Brief: Beginning with the line where "bake_transform(strip)" appears, restate the lines word for word through the last one in the listing.

Given data:

§ §

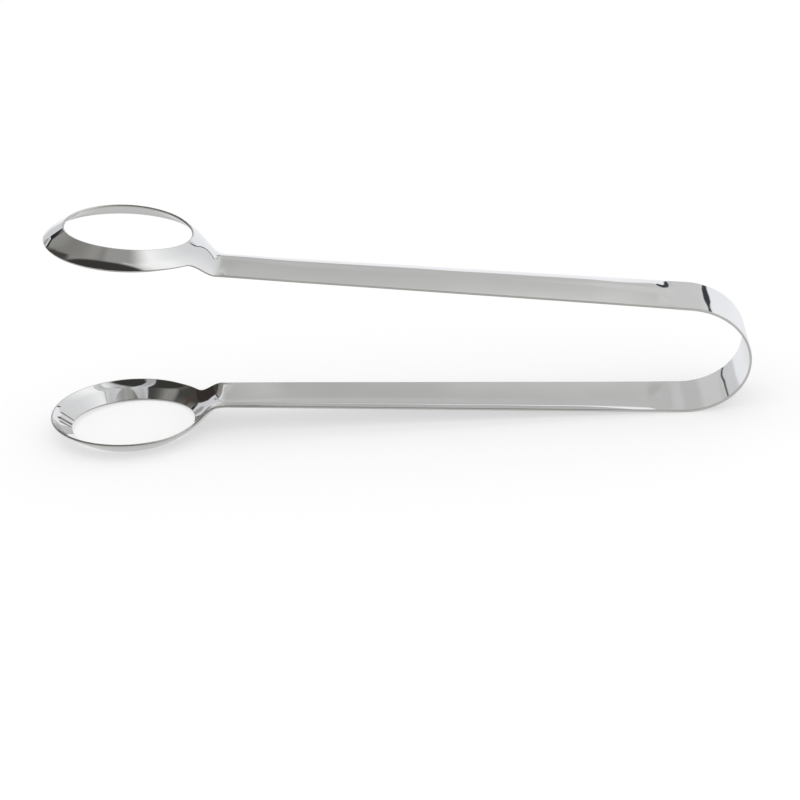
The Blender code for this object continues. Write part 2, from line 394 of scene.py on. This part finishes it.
def polishedSteel():
    material = bpy.data.materials.new("polished stainless")
    graph = Graph(material)
    blank = graph.node("UVMap", {"uv_map": "blank"})        # mm on the flat blank
    place = graph.node("TexCoord", output="Object")
    cut = graph.node("Attribute", {"attribute_name": "cutEdge"}, output="Fac").step(*steel["cutEdge"])
    stretched = graph.node("VectorMath", {"operation": "MULTIPLY"}, {0: blank, 1: steel["lineStretch"]})
    lines = graph.noise(stretched, *steel["lineNoise"])
    clouds = graph.noise(blank, *steel["cloudNoise"])
    waves = graph.noise(blank, *steel["waveNoise"])
    pits = graph.noise(place, *steel["pitNoise"])
    dull = clouds * steel["cloudShare"] + lines * (1 - steel["cloudShare"])
    dull = dull.step(*steel["dullFrom"])
    colour = graph.node("RGB")
    colour.socket.default_value = steel["colour"]
    colour = graph.over(colour, steel["dullColour"], dull)
    colour = graph.over(colour, steel["cutColour"], cut)
    polish = steel["roughness"] + dull * steel["dullRoughness"]
    polish = polish + (lines - noiseMiddle) * steel["lineRoughness"]
    rough = steel["cutRoughness"] + (pits - noiseMiddle) * steel["pitRoughness"]
    nearBow = graph.parts(blank)[0].step(*steel["bowWaveFrom"])
    waveHeight = steel["waveHeight"] + nearBow * (steel["bowWaveHeight"] - steel["waveHeight"])
    height = waves * waveHeight + lines * steel["lineHeight"] + cut * pits * steel["cutHeight"]
    bump = graph.node("Bump", {}, {"Height": height, "Distance": 1, "Strength": 1})
    shader = graph.node("BsdfPrincipled", {}, {
        "Base Color": colour, "Metallic": 1, "Roughness": polish * (1 - cut) + cut * rough, "Normal": bump})
    graph.node("OutputMaterial", {}, {"Surface": shader})
    return material


# What the polished steel mirrors: a soft panel at the back, a white table, and a darker room behind the
# camera. Directions are azimuth and elevation in degrees, azimuth 0 at the back and positive to the right.
# Edges are given with their softness: (edge, softness), or (from, to, softness).
studio = {
    "walls": [                  # round the room at mid height: azimuth and colour, blended between them
        (-180, tone(0.27, 0.018)), (-90, tone(0.27, 0.018)), (-78, tone(0.30, 0.022)),
        (-54, tone(0.25, 0.02)), (-44, tone(0.31, 0.02)), (-33.6, tone(0.33, 0.02)),
        (-33.2, tone(0.84, -0.01)), (-22, tone(0.84, -0.01)),           # a pale strip beside the panel
        (-21.6, tone(0.64, 0.015)), (-9, tone(0.62, 0.015)), (-3.5, tone(0.52, 0.015)),
        (1, tone(0.54, 0.015)), (6, tone(0.60, 0.015)), (12, tone(0.65, 0.015)), (18, tone(0.74, 0.015)),
        (50, tone(0.83, -0.01)), (78, tone(1.12, 0.01)), (100, tone(1.10, 0.03)),       # window side
        (130, tone(0.50, 0.02)), (180, tone(0.27, 0.018)),
    ],
    "panelSides": (-22, 20, 1),         # the panel reaches on up into the ceiling
    "ceiling": tone(0.37, 0.02),
    "ceilingSides": (-80, 118, 16),
    "ceilingEdge": (71, 19),
    "ceilingEverywhere": (82, 5),
    "room": tone(0.045, 0.005),
    "roomTurn": 0.35,                   # the dark room begins along a straight line across the ceiling
    "roomFrom": (0.1, 0.09),
    "roomFloor": tone(0.45, 0.01),      # the room's lower part behind the camera is lit by the table
    "roomFloorAway": (-105, 112, 20),
    "roomFloorTop": (38, 14),
    "leftDark": tone(0.065, 0.01),
    "leftDarkAt": (-50, 28.5),          # below a line that rises through this direction the left wall is dark
    "leftDarkRise": 1.45,
    "leftDarkTop": 51,
    "leftDarkFade": 8,
    "leftDarkSides": (-80, 24, -42, 6),         # far and near side, each with its softness
    "table": tone(0.97, -0.03),
    "tableFront": tone(0.60, 0.01),     # as seen from above, nearer the camera
    "tableFade": (-26, 34),
    "tableEdge": (7, 1.5),
    "tableRise": (6, 0.55, 10.2),       # its edge climbs to the right: from this azimuth, how steeply, up to
    "tableCorner": (20.3, 1),
    "tableDrop": 7,                     # how far the edge drops beyond its corner
    "leftTable": tone(0.71, -0.02),
    "leftTableSides": (-47, -22.5, 0.6),
    "leftTableTop": (20.5, 1),
    "leftTableFade": (0, 4),
    "trim": tone(0.05, -0.01),          # along the table's edge
    "trimSides": (8.7, 14.5, 0.8),
    "trimEdges": (-1.7, 1.7, 0.5),
    "floorLight": 1.08,
    "floorColour": tone(0.52),
    "floorGlow": 0.45,
    "floorHalfSize": 3,
    "backdrop": 1.0,
}
cards = {                       # azimuths, elevations, lean of both sides, softness, colour
    "panel's foot": ((-22, 20), (16, 27), 0, 3, tone(0.69, 0.01)),
    "panel's middle foot": ((-7, 7), (14, 29), 0, 6, tone(0.58, 0.01)),
    "white beside the panel": ((20.5, 32.6), (-5, 19.8), 0.417, 0.6, tone(0.97, -0.03)),
    "panel's right post": ((17.9, 20.2), (11, 15.8), 0, 0.5, tone(0.05, -0.01)),
    "right wall's post": ((32.2, 33.8), (4, 23), 0.417, 0.5, tone(0.07, -0.01)),
    "lower right post": ((30.4, 32.4), (19.5, 25), -0.6, 0.5, tone(0.10, -0.01)),
    "panel's left post": ((-22.7, -21.9), (2, 20), 0, 0.3, tone(0.07)),
    "left wall's foot": ((-46, -35.6), (20.6, 23.6), 0, 0.6, tone(0.02)),
    "left wall's post": ((-30.6, -28.8), (16.5, 22.6), -0.78, 0.5, tone(0.02)),
    "box on the left": ((-41.5, -34.5), (12, 17.5), 0, 2, tone(0.38, 0.02)),
    "far doorway": ((-64, -47.4), (8, 21.5), -0.35, 1, (0.04, 0.033, 0.03, 1)),
    "door behind": ((-153, -143), (56, 69), 0, 3, tone(0.20, 0.005)),
    "warm stripe": ((-57, -53), (24, 35), 0, 3, (0.09, 0.06, 0.045, 1)),
}
leanPivot = 13.5                # the elevation where a leaning side has the azimuth given
white = (1, 1, 1, 1)


def studioWorld():
    world = bpy.data.worlds.new("studio")
    graph = Graph(world)
    direction = graph.node("TexCoord", output="Generated")
    x, y, z = graph.parts(direction)
    azimuth = x.sum("ARCTAN2", x, y) * math.degrees(1)
    elevation = z.sum("ARCSINE", z) * math.degrees(1)
    stops = [(turn / 360 + 0.5, colour) for turn, colour in studio["walls"]]
    light = graph.node("ValToRGB", {"stops": stops}, {0: azimuth * (1 / 360) + 0.5})

    low = elevation.step(*studio["ceilingEdge"])
    high = elevation.step(*studio["ceilingEverywhere"])
    besidePanel = azimuth.between(*studio["ceilingSides"]) * (1 - azimuth.between(*studio["panelSides"]))
    light = graph.over(light, studio["ceiling"], high + (low - high) * besidePanel)

    start, height = studio["leftDarkAt"]
    line = (start - azimuth) * studio["leftDarkRise"] + height
    line = line.sum("MINIMUM", line, studio["leftDarkTop"])
    far, farSoftness, near, nearSoftness = studio["leftDarkSides"]
    share = (line - elevation).step(0, studio["leftDarkFade"]) * (1 - azimuth.step(near, nearSoftness))
    light = graph.over(light, studio["leftDark"], share * azimuth.step(far, farSoftness))

    behindCamera = (0 - y - x * studio["roomTurn"]).step(*studio["roomFrom"])
    light = graph.over(light, studio["room"], behindCamera)
    behind = 1 - azimuth.between(*studio["roomFloorAway"])
    light = graph.over(light, studio["roomFloor"], behind * (1 - elevation.step(*studio["roomFloorTop"])))

    tableEdge, edgeSoftness = studio["tableEdge"]
    riseFrom, rise, highest = studio["tableRise"]
    climb = azimuth.sum("MAXIMUM", azimuth - riseFrom, 0) * rise + tableEdge
    edge = climb.sum("MINIMUM", climb, highest) - azimuth.step(*studio["tableCorner"]) * studio["tableDrop"]
    table = graph.over(studio["tableFront"], studio["table"], elevation.step(*studio["tableFade"]))
    light = graph.over(light, table, (edge - elevation).step(0, edgeSoftness))
    share = azimuth.between(*studio["leftTableSides"]) * (1 - elevation.step(*studio["leftTableTop"]))
    light = graph.over(light, studio["leftTable"], share * elevation.step(*studio["leftTableFade"]))
    share = (edge - elevation).between(*studio["trimEdges"]) * azimuth.between(*studio["trimSides"])
    light = graph.over(light, studio["trim"], share)

    for (left, right), (bottom, top), lean, softness, colour in cards.values():
        leaned = azimuth - (elevation - leanPivot) * lean if lean else azimuth
        share = leaned.between(left, right, softness) * elevation.between(bottom, top, softness)
        light = graph.over(light, colour, share)

    mirrored = graph.node("Background", {}, {"Color": light, "Strength": 1})
    plain = graph.node("Background", {}, {"Color": white, "Strength": studio["floorLight"]})
    backdrop = graph.node("Background", {}, {"Color": white, "Strength": studio["backdrop"]})
    seenByCamera = graph.node("LightPath", output="Is Camera Ray")
    seenInSteel = graph.node("LightPath", output="Is Glossy Ray")
    lit = graph.node("MixShader", {}, {0: seenInSteel, 1: plain, 2: mirrored})
    shown = graph.node("MixShader", {}, {0: seenByCamera, 1: lit, 2: backdrop})
    graph.node("OutputWorld", {}, {"Surface": shown})
    bpy.context.scene.world = world
    print("studio world with", len(cards), "cards")


def paleFloor():
    floorMesh = bmesh.new()
    bmesh.ops.create_grid(floorMesh, x_segments=1, y_segments=1, size=studio["floorHalfSize"])
    mesh = bpy.data.meshes.new("floor")
    floorMesh.to_mesh(mesh)
    floorMesh.free()
    floor = bpy.data.objects.new("floor", mesh)
    bpy.context.scene.collection.objects.link(floor)
    material = bpy.data.materials.new("floor")
    graph = Graph(material)
    lit = graph.node("BsdfDiffuse", {}, {"Color": studio["floorColour"]})
    glow = graph.node("Emission", {}, {"Color": white, "Strength": studio["floorGlow"]})
    shader = graph.node("AddShader", {}, {0: lit, 1: glow})
    graph.node("OutputMaterial", {}, {"Surface": shader})
    mesh.materials.append(material)
    floor.visible_glossy = False        # the steel mirrors the studio's own table
    print("floor laid")


view = {
    "azimuth": math.radians(1.147),
    "elevation": math.radians(24.97),
    "roll": math.radians(1.5),
    "distance": 685.1 * mm,
    "target": Vector((-84.03 * mm, 0, -20.86 * mm)),    # in the tongs' own frame
    "lens": 101.2,
    "sensorWidth": 36,
    "clipStart": 0.01,
}


def photographCamera():
    turn = Matrix.Rotation(view["azimuth"], 4, "Z") @ Matrix.Rotation(math.pi / 2 - view["elevation"], 4, "X")
    aim = Matrix.Translation(view["target"]) @ turn
    own = aim @ Matrix.Translation((0, 0, view["distance"])) @ Matrix.Rotation(view["roll"], 4, "Z")
    data = bpy.data.cameras.new("camera")
    data.lens = view["lens"]
    data.sensor_width = view["sensorWidth"]
    data.clip_start = view["clipStart"]
    camera = bpy.data.objects.new("camera", data)
    bpy.context.scene.collection.objects.link(camera)
    camera.matrix_world = stand @ own
    bpy.context.scene.camera = camera
    print("camera at", [round(value / mm, 1) for value in camera.matrix_world.translation])


photographCamera()
studioWorld()
paleFloor()
bpy.context.scene.view_settings.view_transform = "Standard"

finish = polishedSteel()
turnOver = Matrix.Rotation(math.pi, 4, "X")
for side, ownTurn in (("upper", Matrix.Identity(4)), ("lower", turnOver)):
    strip = pressedStrip(f"{side}_strip", stand @ ownTurn)
    strip.data.materials.append(finish)
    zones = [f"bow_{side}_{number + 1}" for number in range(bow["zonesPerSide"])]
    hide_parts("bow_middle", *zones, f"{side}_arm", f"{side}_ring_jaw")
    armRoot = stand @ ownTurn @ armStart
    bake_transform(strip)
    print(side, "strip bends from the bow's middle to its arm")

§ §

Output:
    bake_transform(strip)
    print(side, "strip bends from the bow's middle to its arm")